In 1983, Kenzo Tsujimoto founded Capcom after being forced out of his own previous company. That company was Irem.
Tsujimoto was a good businessman (pretty obvious when you look at where Capcom is 40 years later), and as a good businessman he did the obvious: scouting who he thought was Irem's best game designer for his new company. That man was Takashi Nishiyama.

Nishiyama's first game was the "golden age" classic Moon Patrol, but his next game was even more important: a Jackie Chan movie adaptation called Spartan X, and renamed Kung-Fu Master in the West. Kung-Fu Master is basically the origin of the beat'em up genre. You walk from right-to-left (and then left-to-right), beating the shit out of absolutely everyone who appears. And it's great! It's hard to think of a better video game concept (except maybe shooting things of course).

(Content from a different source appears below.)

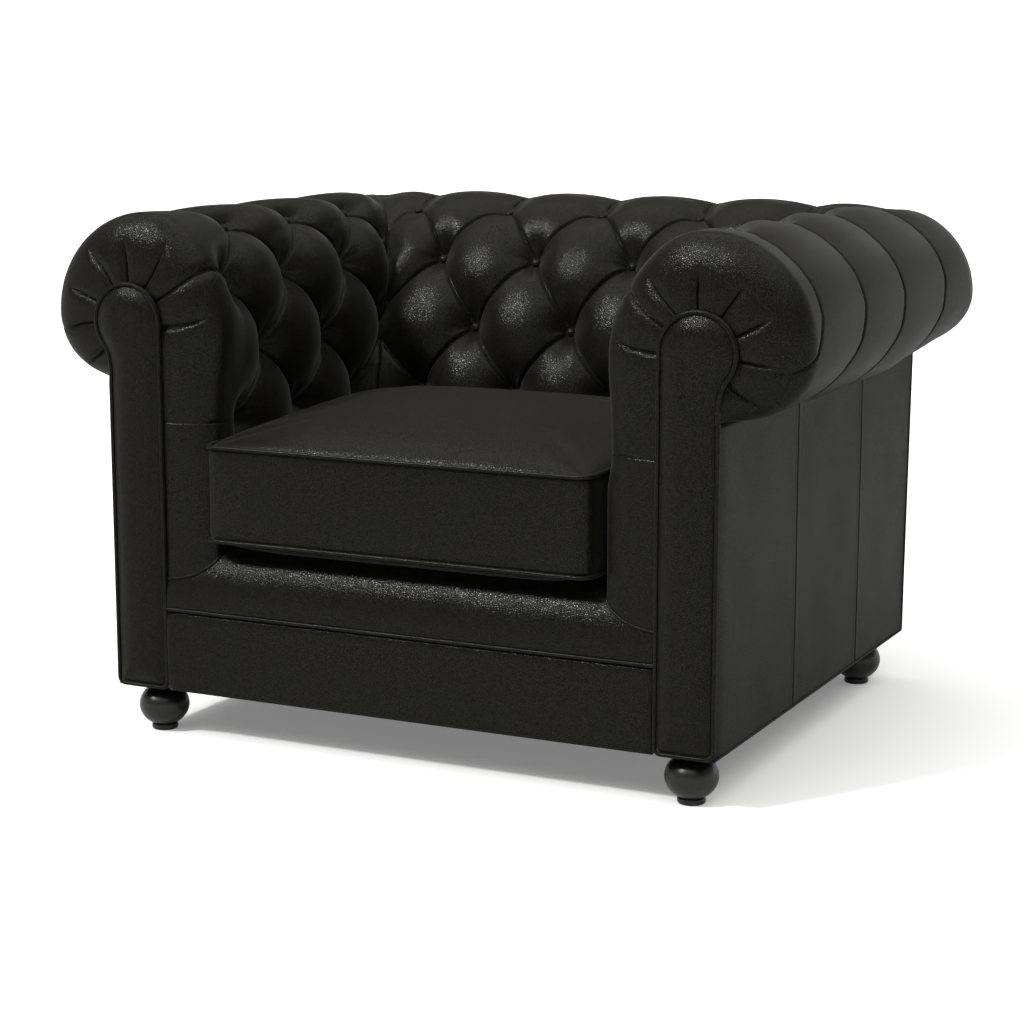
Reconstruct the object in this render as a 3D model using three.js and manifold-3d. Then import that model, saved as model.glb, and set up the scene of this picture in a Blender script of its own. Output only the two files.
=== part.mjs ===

So, what about Trojan? Well, Trojan is basically a conceptual sequel to Kung-Fu Master. Except this time you're not playing a karateka dude (or Jackie Chan), but a warrior armed with a sword and a shield fighting his way through some sort of post-apocalyptic future (a very 80s' setting).
It seems a bit derivative at first, but in the sword and shield lay the true ambition of Trojan: it's a game about spacing and blocking. Like in Kung-Fu Master, when you're not mowing down legions of mooks you fight tense boss battles, usually one-on-one. At that point learning to use the block button and being wary of the bad guy's range is incredibly important.
Well, on paper. In execution, it doesn't work as well. Trojan is janky as hell. Crappy hitboxes, uneven difficulty, dumb strategies involving button mashing,... It's not good. It's not a completely terrible game, it can actually be a fun time-waster at times, but it doesn't realize its ambitions at all.

Looking back at Nishiyama's career as a whole, it wouldn't be fair to dismiss Trojan totally. It's not very interesting to play, but the building blocks for greater things were already there. It was still a long way to go though.